Reproduce only the top of the records, down to and including the line containing "return strayed *".

Start

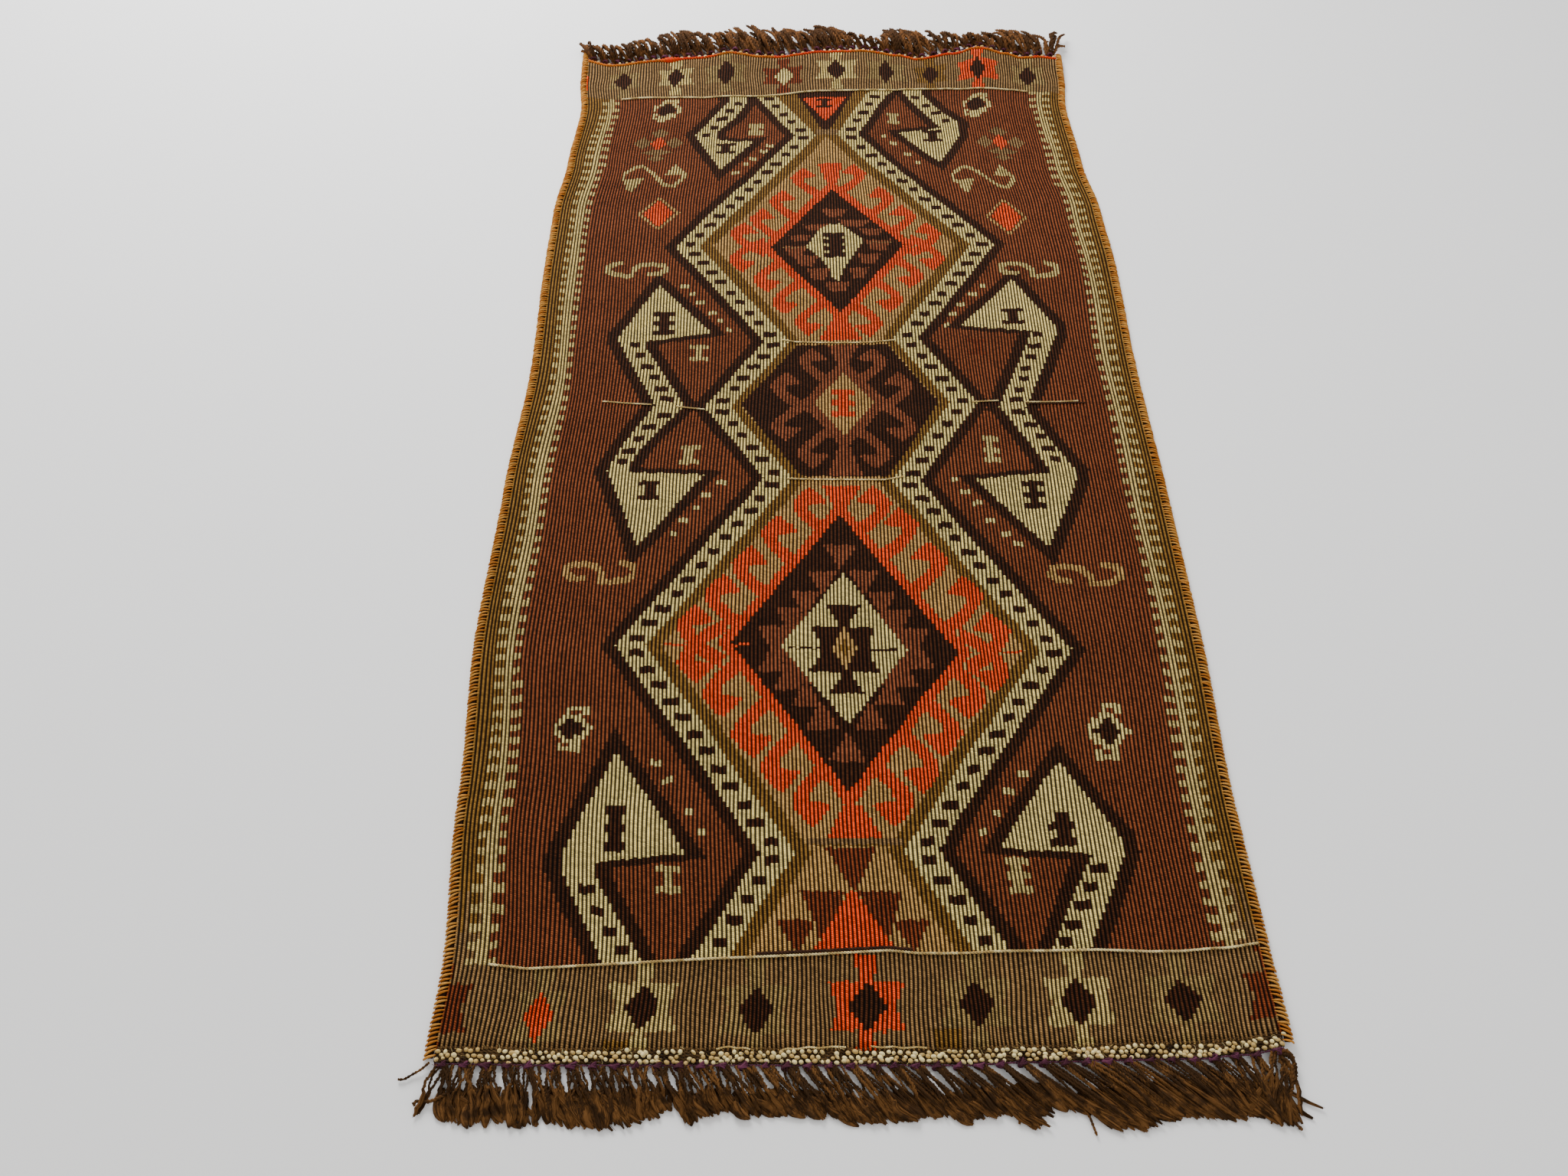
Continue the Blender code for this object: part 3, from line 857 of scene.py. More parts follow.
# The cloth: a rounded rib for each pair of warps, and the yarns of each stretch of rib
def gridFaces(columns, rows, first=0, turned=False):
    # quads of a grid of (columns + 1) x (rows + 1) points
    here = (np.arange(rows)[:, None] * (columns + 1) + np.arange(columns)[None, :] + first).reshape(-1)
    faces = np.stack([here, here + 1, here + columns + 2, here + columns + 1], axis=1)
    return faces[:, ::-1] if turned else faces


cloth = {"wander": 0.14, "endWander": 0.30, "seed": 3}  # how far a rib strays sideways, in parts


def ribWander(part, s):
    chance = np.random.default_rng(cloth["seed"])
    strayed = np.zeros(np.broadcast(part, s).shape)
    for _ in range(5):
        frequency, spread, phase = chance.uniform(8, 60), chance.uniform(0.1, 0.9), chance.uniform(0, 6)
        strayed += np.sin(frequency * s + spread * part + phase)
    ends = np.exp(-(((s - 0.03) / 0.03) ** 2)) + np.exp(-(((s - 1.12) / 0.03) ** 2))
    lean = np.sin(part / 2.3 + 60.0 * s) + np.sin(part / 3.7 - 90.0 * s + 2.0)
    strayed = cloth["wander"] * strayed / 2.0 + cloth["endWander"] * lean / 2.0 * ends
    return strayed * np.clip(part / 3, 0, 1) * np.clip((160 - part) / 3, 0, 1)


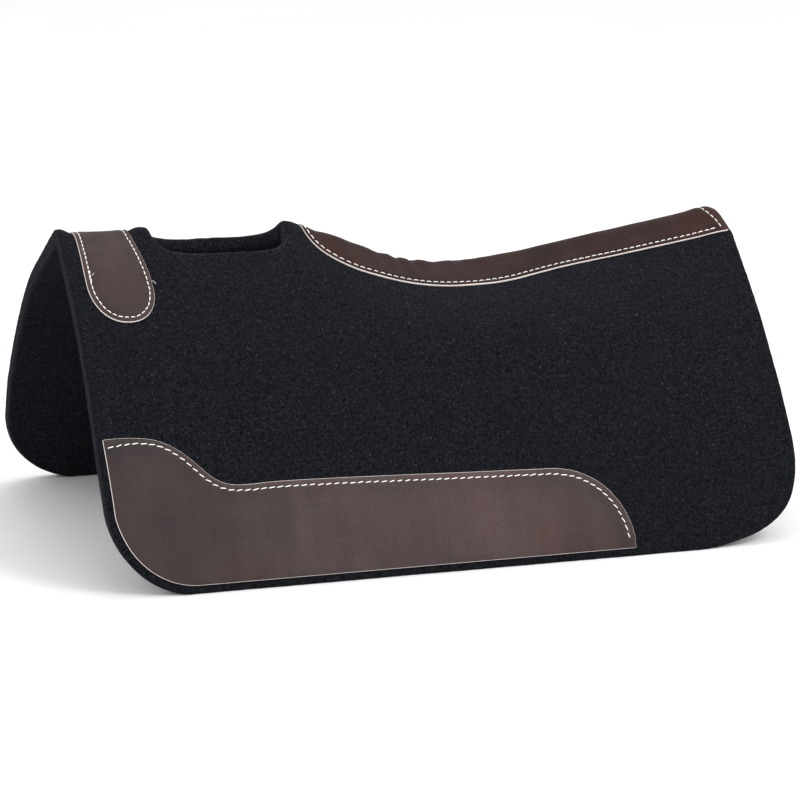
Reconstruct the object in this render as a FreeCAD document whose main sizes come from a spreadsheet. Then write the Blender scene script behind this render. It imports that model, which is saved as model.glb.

End

- **Answer to this problem**
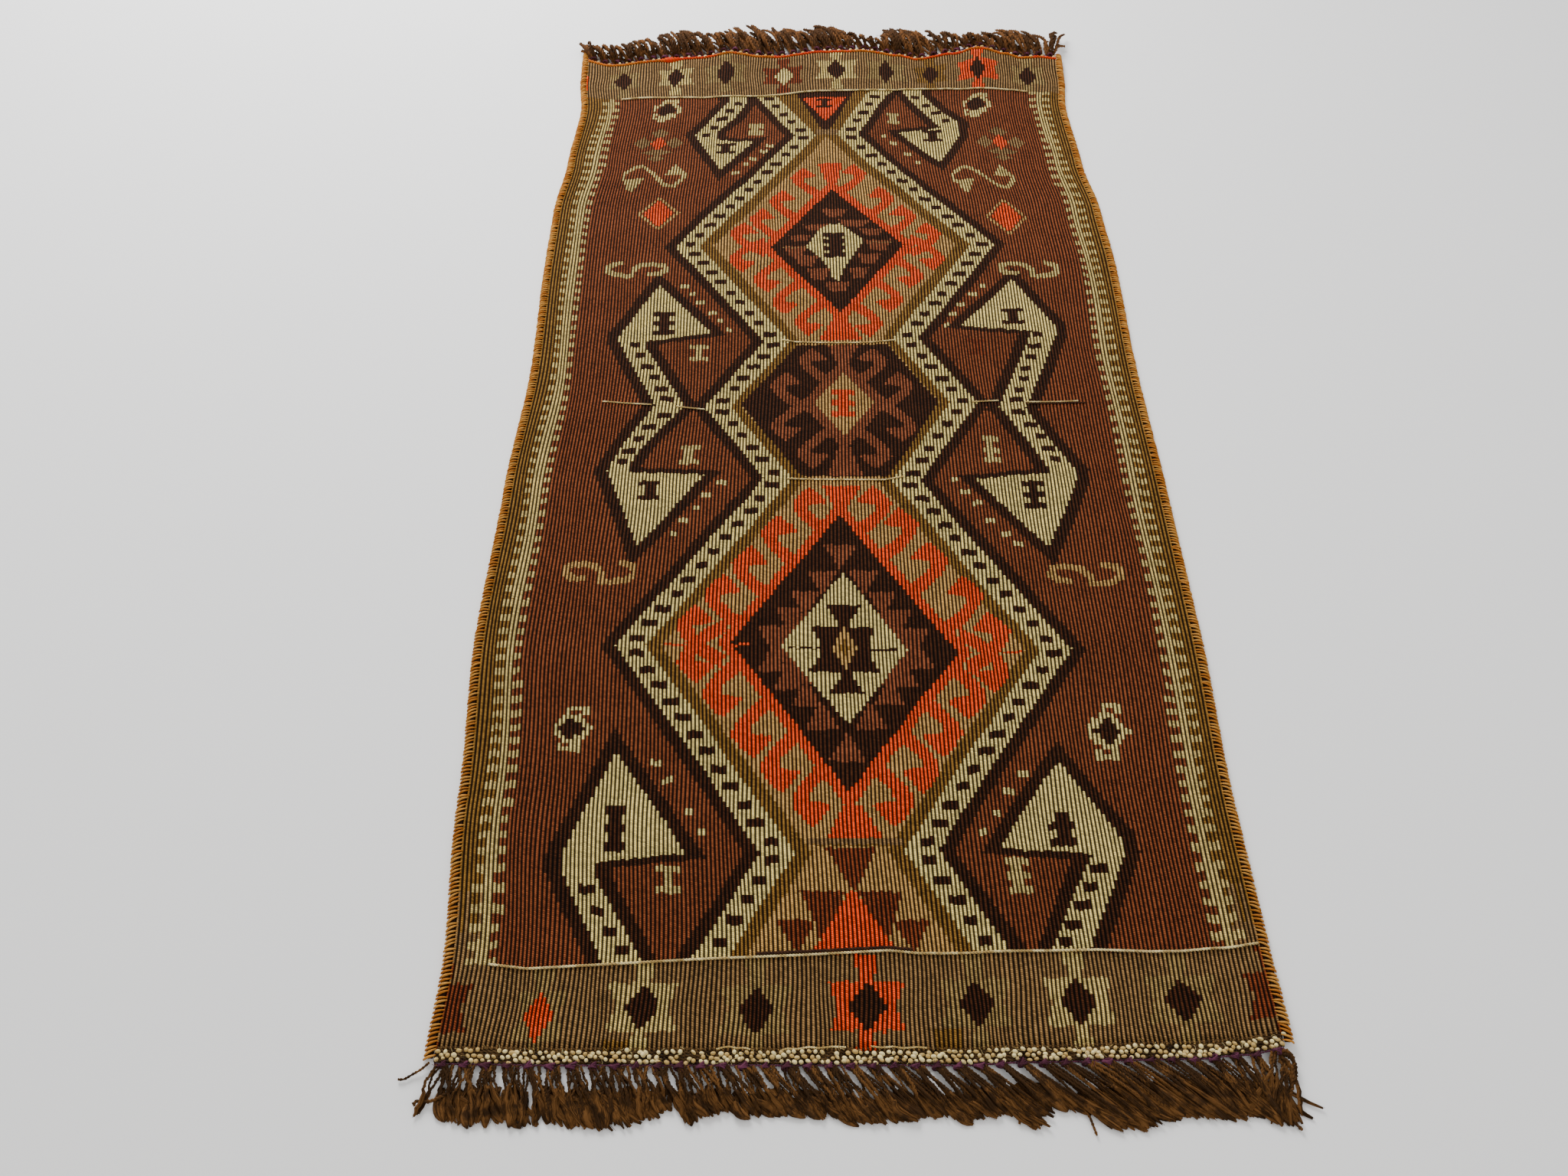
Continue the Blender code for this object: part 3, from line 857 of scene.py. More parts follow.
# The cloth: a rounded rib for each pair of warps, and the yarns of each stretch of rib
def gridFaces(columns, rows, first=0, turned=False):
    # quads of a grid of (columns + 1) x (rows + 1) points
    here = (np.arange(rows)[:, None] * (columns + 1) + np.arange(columns)[None, :] + first).reshape(-1)
    faces = np.stack([here, here + 1, here + columns + 2, here + columns + 1], axis=1)
    return faces[:, ::-1] if turned else faces


cloth = {"wander": 0.14, "endWander": 0.30, "seed": 3}  # how far a rib strays sideways, in parts


def ribWander(part, s):
    chance = np.random.default_rng(cloth["seed"])
    strayed = np.zeros(np.broadcast(part, s).shape)
    for _ in range(5):
        frequency, spread, phase = chance.uniform(8, 60), chance.uniform(0.1, 0.9), chance.uniform(0, 6)
        strayed += np.sin(frequency * s + spread * part + phase)
    ends = np.exp(-(((s - 0.03) / 0.03) ** 2)) + np.exp(-(((s - 1.12) / 0.03) ** 2))
    lean = np.sin(part / 2.3 + 60.0 * s) + np.sin(part / 3.7 - 90.0 * s + 2.0)
    strayed = cloth["wander"] * strayed / 2.0 + cloth["endWander"] * lean / 2.0 * ends
    return strayed * np.clip(part / 3, 0, 1) * np.clip((160 - part) / 3, 0, 1)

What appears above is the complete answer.